Throughout Friday's concert, Bono delivered message after message to the crowd, calling for unity over dissent as he sang his hope to “Wipe Manchester's tears away” — referring to last week's horrific terrorist bombing in the United Kingdom outside an Ariana Grande concert which killed 22 people — during the band's opener, “Sunday Bloody Sunday.”
He even praised the work of the administrations of both Republican George W. Bush as well as Democrat Barack Obama in helping fight the global AIDS epidemic. And this year, the Trump administration is poised to earmark $34 billion for global HIV research and prevention efforts and, Bono noted, “18 million lives” have been saved, thanks to worldwide HIV programs.
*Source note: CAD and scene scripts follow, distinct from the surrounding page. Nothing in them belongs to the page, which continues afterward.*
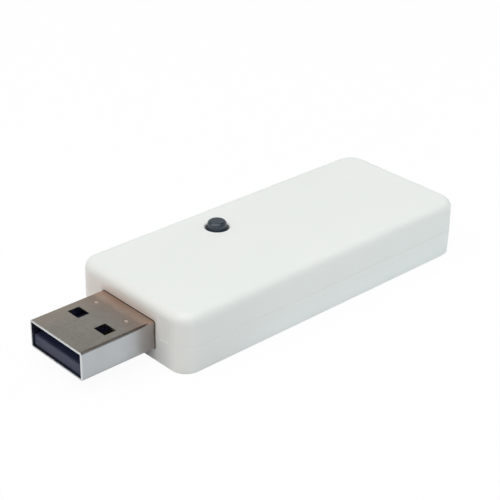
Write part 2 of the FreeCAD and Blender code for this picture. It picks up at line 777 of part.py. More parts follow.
def make_plug_insulator():
    body = new_body("plug_insulator")
    block = new_sketch(body, "block", "YZ", "place.block_x")
    shell_inside(block, "size.insulator_clearance")
    pad(body, "block", block, "place.shell_rear_x - place.block_x")
    tongue = new_sketch(body, "tongue", "YZ", "place.tongue_x")
    half_width = "place.shell_side_y - size.shell_thickness - size.insulator_clearance"
    low = "place.shell_bottom_z + size.shell_thickness + size.insulator_clearance"
    corner = "size.tongue_corner_radius"
    add_outline(tongue, f"-({half_width})", half_width, f"(place.tongue_top_z - ({low})) / 2",
                corner, corner, middle=f"(place.tongue_top_z + {low}) / 2")
    pad(body, "tongue", tongue, "place.block_x - place.tongue_x")
    front = value("place.tongue_x")
    soften(body, "Chamfer", "tongue_edge", "size.tongue_bevel",
           lambda edge: edge.BoundBox.XMax < front + CLOSE)
    contact_slots(body, "power_slot", "place.power_contact_x - size.insulator_clearance",
                  "size.outer_contact_offset")
    contact_slots(body, "data_slot", "place.data_contact_x - size.insulator_clearance",
                  "size.inner_contact_offset")
    return body


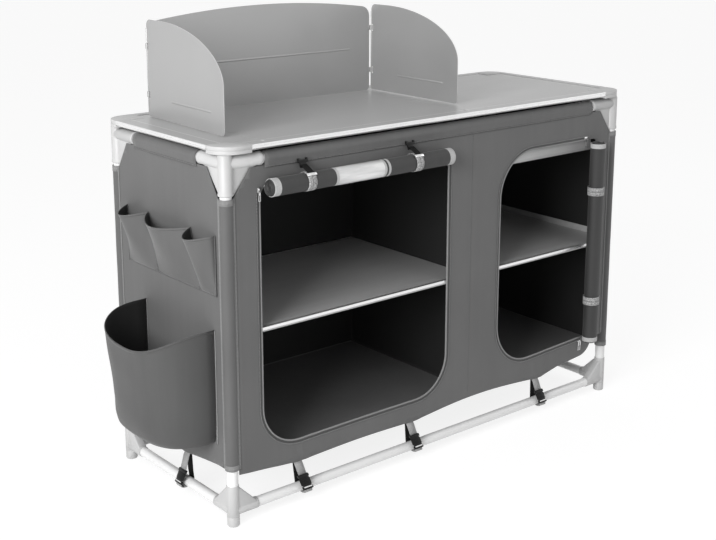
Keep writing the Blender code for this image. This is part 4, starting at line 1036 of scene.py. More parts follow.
def build_windscreen():
    """A back panel with rolled knuckles, and two wings that swing on them."""
    half = (SCREEN_RIGHT_X - SCREEN_LEFT_X) / 2
    place = at(SCREEN_LEFT_X + half, HINGE_Y, SCREEN_FOOT)
    setback = at(0, 0.0045, 0)
    parts = [moved(slab(screen_back_outline(), SCREEN), setback @ FACING["front"]),
             moved(rib_shape(-0.253, 0.253, 0.105), setback)]
    for side in (-1, 1):
        for height in KNUCKLE_HEIGHTS:
            parts += knuckle(side * half, -side, height)
    make_piece("screen_back", moved(joined(*parts), place), screen_sheet, "windscreen",
               "windscreen_back", soft=0.0003)
    rim_wire(screen_back_outline(), "screen_back_rim", place @ setback, "windscreen")
    for name, x, opening in (("left", SCREEN_LEFT_X, 2.0), ("right", SCREEN_RIGHT_X, 0.5)):
        turn = at(x, HINGE_Y, SCREEN_FOOT, Matrix.Rotation(math.radians(-90 - opening), 4, "Z"))
        leaf = moved(slab(wing_outline(), SCREEN), FACING["front"])
        bead = lathe([(0, 0.010), (0.0016, 0.010), (0.0018, 0.0105), (0.0018, 0.1945), (0.0016, 0.195),
                      (0, 0.195)], 20, False)
        wing = joined(leaf, bead, rib_shape(0.10, 0.262, 0.045))
        make_piece("screen_wing_" + name, moved(wing, turn), screen_sheet, "wing_" + name,
                   "windscreen_wing_" + name, soft=0.0003)
        rim_wire(wing_outline(), f"screen_wing_{name}_rim", turn, "wing_" + name)


def build_shelves():
    """A shelf on each side of the divider, cut away round the legs."""
    for side, x0, x1 in (("left", -BOARD_X, DIVIDER_X - DIVIDER_GAP),
                         ("right", DIVIDER_X + DIVIDER_GAP, BOARD_X)):
        board = moved(slab(notched(x0, x1, BOARD_Y, LEG_NOTCH), BOARD), at(0, 0, SHELF_TOP - BOARD / 2))
        make_piece("board_shelf_" + side, board, shelf_laminate, instead_of="shelf_" + side,
                   soft=0.0006)


def build_floor():
    """The floor board in its cloth cover, its front right corner cut away."""
    outline = notched(-BOARD_X, BOARD_X, BOARD_Y, LEG_NOTCH)
    front_right = slice(6, 9)
    outline[front_right] = [(BOARD_X, -0.148), (0.496, -0.148), (0.496, -BOARD_Y)]
    floor = moved(slab(outline, BOARD), at(0, 0, FLOOR_TOP - BOARD / 2))
    make_piece("covered_floor", floor, floor_cloth, instead_of="floor_board", soft=0.0015)


def build_shelf_edges():
    """Bright angle strips on the shelves' front and back edges, and an upstand at the right wall."""
    end = LEG_NOTCH[0] - 0.001
    gap = DIVIDER_GAP + 0.001
    for side, x0, x1 in (("left", -end, DIVIDER_X - gap), ("right", DIVIDER_X + gap, end)):
        length = x1 - x0
        middle = (x0 + x1) / 2
        strips = []
        for sign in (-1, 1):
            upright = (middle, sign * (BOARD_Y - 0.0004), SHELF_TOP - 0.0027)
            flat = (middle, sign * (BOARD_Y - 0.004), SHELF_TOP)
            strips += [block((length, 0.0012, 0.0062), upright, 0.0004),
                       block((length, 0.008, 0.0008), flat, 0.0003)]
        make_piece("shelf_edge_" + side, joined(*strips), bright_x)
    rise = block((0.0016, 0.36, 0.016), (BOARD_X - 0.0010, 0, SHELF_TOP + 0.008), 0.0004)
    make_piece("shelf_upstand_right", rise, shelf_laminate)


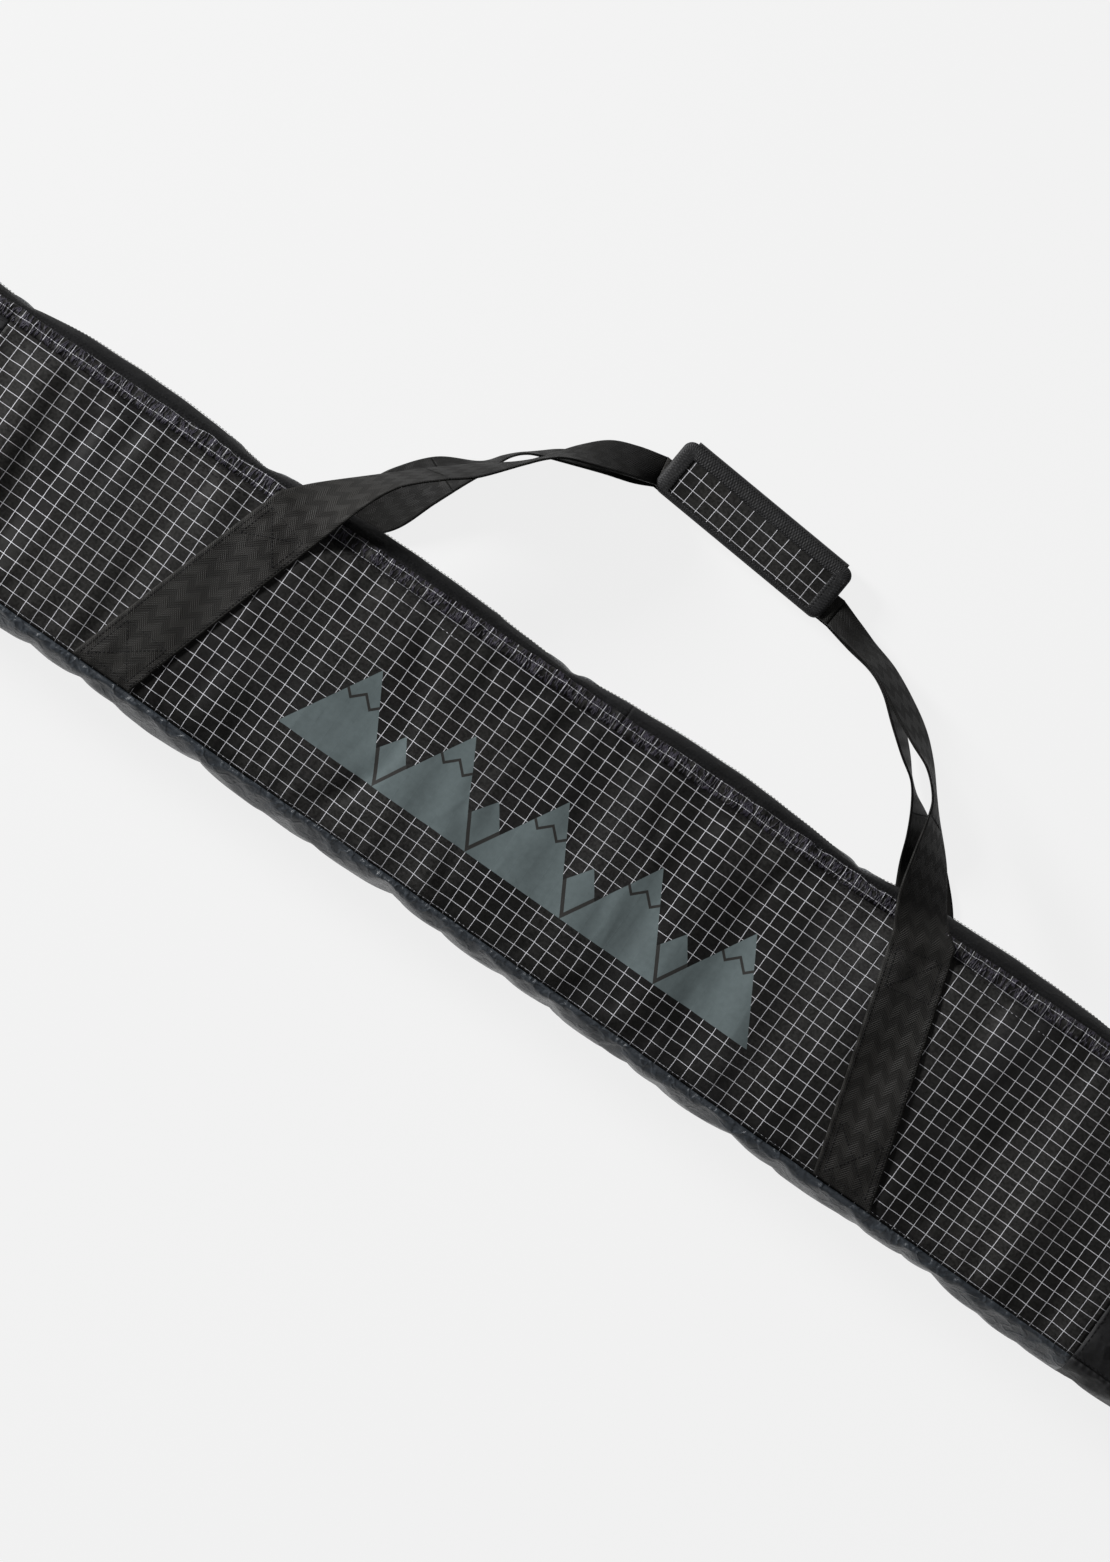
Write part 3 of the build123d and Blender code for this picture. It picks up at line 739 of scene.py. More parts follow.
def make_ridge_group():
    net, given, result = new_group("Ridge Band", [("Cloth", "Vector"), ("Low X", "Float"), ("High X", "Float"),
                                                  ("Low Y", "Float"), ("High Y", "Float"), ("Peaks", "Float")],
                                   [("Mask", "Float"), ("Line", "Float")])
    x, y, _ = net.split(given["Cloth"])
    share, level = (
        net.math("DIVIDE", net.math("SUBTRACT", at, given[low]), net.math("SUBTRACT", given[high], given[low]))
        for at, low, high in ((x, "Low X", "High X"), (y, "Low Y", "High Y")))
    place = net.math("FRACT", net.math("MULTIPLY", share, given["Peaks"]))
    beside = net.math("FRACT", net.math("ADD", net.math("MULTIPLY", share, given["Peaks"]), 0.5))
    tall = net.math("MULTIPLY_ADD", net.math("ABSOLUTE", net.math("SUBTRACT", place, 0.5)), -2.0, 1.0)
    small = net.math("MULTIPLY_ADD", net.math("ABSOLUTE", net.math("SUBTRACT", beside, 0.5)), -1.6, 0.60)
    soft = 0.008
    under_tall = net.steps(net.math("SUBTRACT", tall, level), 0.0, soft)
    under_small = net.steps(net.math("SUBTRACT", small, level), 0.0, soft)
    edge = net.math("ABSOLUTE", net.math("ADD", net.math("SUBTRACT", tall, level), 0.035))
    apart = net.steps(edge, 0.034, 0.042)
    cap = net.math("MULTIPLY_ADD", net.math("PINGPONG", place, 0.1), 1.1, 0.60)
    snow = net.steps(net.math("ABSOLUTE", net.math("SUBTRACT", level, cap)), 0.016, 0.022)
    half_cell = net.math("DIVIDE", 0.5, given["Peaks"])
    inside = net.math("MULTIPLY", net.math("GREATER_THAN", share, half_cell),
                      net.math("LESS_THAN", share, net.math("SUBTRACT", 1.0, half_cell)))
    under_small = net.math("MULTIPLY", under_small, inside)
    peaks = net.math("MAXIMUM", under_tall, under_small)
    for value, low, high in ((share, 0.0, 1.0), (level, 0.0, 1.0)):
        peaks = net.math("MULTIPLY", peaks, net.steps(value, low, low + 0.002))
        peaks = net.math("MULTIPLY", peaks, net.steps(value, high, high - 0.002))
    net.put(result["Mask"], peaks)
    lines = net.math("MULTIPLY", net.math("SUBTRACT", 1.0, snow), under_tall)
    net.put(result["Line"], net.math("MAXIMUM", lines, net.math("SUBTRACT", 1.0, apart)))
    return net.tree


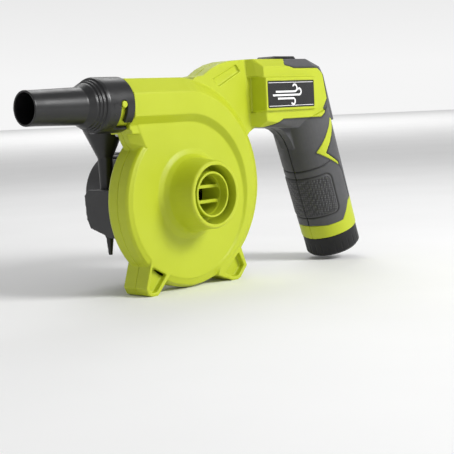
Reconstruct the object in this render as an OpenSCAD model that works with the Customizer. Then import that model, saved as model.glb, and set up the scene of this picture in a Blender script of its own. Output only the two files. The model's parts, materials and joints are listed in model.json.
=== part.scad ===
// Hand-held cordless air blower and inflator: a scroll fan with a battery in its pistol grip.
// Origin: centre of the intake mouth on the fan axis. The fan axis is Y, with the intake facing -Y.
// The outlet duct and its nozzle point along -X, and +Z is up. Units are millimetres.

/* [Scroll housing] */
// Distance from the intake mouth back to the flat front disc
port_reach = 19.5; // [17:0.5:22]
// Distance from the front disc back to the joint between the two housing halves
half_depth = 10.5; // [10:0.5:12]
// Radius of the flat front disc
disc_r = 49.8; // [48:0.2:50.2]
// How far the centre of the disc lies below the fan axis
disc_drop = 3.7; // [3:0.1:4]
// Outer radius of the scroll at the tongue
scroll_r = 53; // [52.5:0.1:53.5]
// Growth of the scroll radius in a quarter turn
scroll_growth = 6.83; // [6.7:0.01:6.9]
// Thickness of the moulded walls
wall = 2.4; // [2:0.1:2.6]

/* [Outlet duct] */
// Height of the duct axis above the fan axis
duct_z = 58; // [57.5:0.1:58.5]
// Half the distance across the flats of the octagonal duct
duct_half = 15.5; // [15.2:0.1:15.8]
// How far the end of the duct lies from the fan axis
duct_end = 48.5; // [47:0.5:50]
// Outer radius of the round outlet spigot
spigot_r = 14; // [13.6:0.1:14.2]
// Length of spigot outside the duct
spigot_reach = 17; // [15:0.5:18]

/* [Intake] */
// Bore radius of the intake ring
intake_r = 12.9; // [12.5:0.1:13.2]
// Outer radius of the raised intake collar at its rim
collar_r = 21.2; // [21:0.1:21.6]
// How far the collar rim stands proud of the intake ring
rim_proud = 2.7; // [2:0.1:3]

/* [Handle] */
// Lean of the grip from the vertical, in degrees
grip_lean = 19.4; // [19:0.1:20]
// Radius of the grip at its lower end
grip_r = 20.3; // [20:0.1:20.5]
// Radius of the grip where it meets the head
grip_top_r = 21.4; // [21:0.1:21.6]
// Length of the grip from the battery cap to the head
grip_len = 90; // [88:1:92]
// Thickness of the soft skin on the grip
skin = 1.8; // [1.5:0.1:2]
// Half the width of the head
head_half = 18.5; // [18:0.1:19]
// Height of the top of the arm above the fan axis
arm_top = 84.4; // [84:0.1:85]

/* [Battery] */
// Radius of the part of the battery inside the grip
stem_r = 15.9; // [15.5:0.1:16]
// Length of the part of the battery inside the grip
stem_len = 76; // [74:1:78]
// Radius of the battery cap
cap_r = 19.8; // [19.5:0.1:20]
// Height of the battery cap
cap_h = 15; // [14:0.5:15.5]

/* [Fan and motor] */
// Radius of the impeller
impeller_r = 42; // [40:0.5:43]
// Number of impeller blades
blade_count = 9; // [7:1:12]
// Radius of the motor shaft
shaft_r = 1.58; // [1.5:0.01:1.6]
// Radius of the motor can
motor_r = 17.9; // [17:0.1:18.5]
// Length of the motor can
motor_len = 38; // [36:1:39]
// Radius of the motor cover
cover_r = 27; // [26.5:0.1:27.5]

/* [Nozzles] */
// Outer radius at the tip of the tube nozzle
tip_r = 10.3; // [10:0.1:10.6]
// Outer radius of the bayonet collar
bayonet_r = 16.8; // [16.6:0.1:17]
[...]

“The left and the right working together is a beautiful thing,” Bono said.
But the one thing that stood out most Friday night was that, even after more than 40 years together, the quartet of Bono, Edge, drummer Larry Mullen Jr. and bassist Adam Clayton can still perform beautiful music together, even in a stadium that has become notorious for making great acts sound awful.
Every song was as crisp as the production value on the Anton Corbijn photography and videography which illuminated the giant 8K screen behind the band. There was none of the atonal echo which plagued opening act The Lumineers. And the crowd was invested even before the first note rang out, simply cheering the sight of Mullen walking down the gantry to his drum set on the front stage, which was shaped like the famed Joshua tree on the album cover.
When Mullen kicked off the familiar drum cadence that signals the beginning of “Sunday Bloody Sunday,” the place went nuts. And it stayed that way all night.
It was not one of the best rock concerts ever held at Cowboys' owner Jerry Jones' temple to his massive ego. It was perhaps the best concert ever held in “Jerry World,” which comes as no surprise to anyone who has been a fan of these lads from Dublin over the years.
U2 came, they saw and they conquered hearts and minds at AT&T Stadium, where, for several hours at least, the Lone Star State found what it was looking for.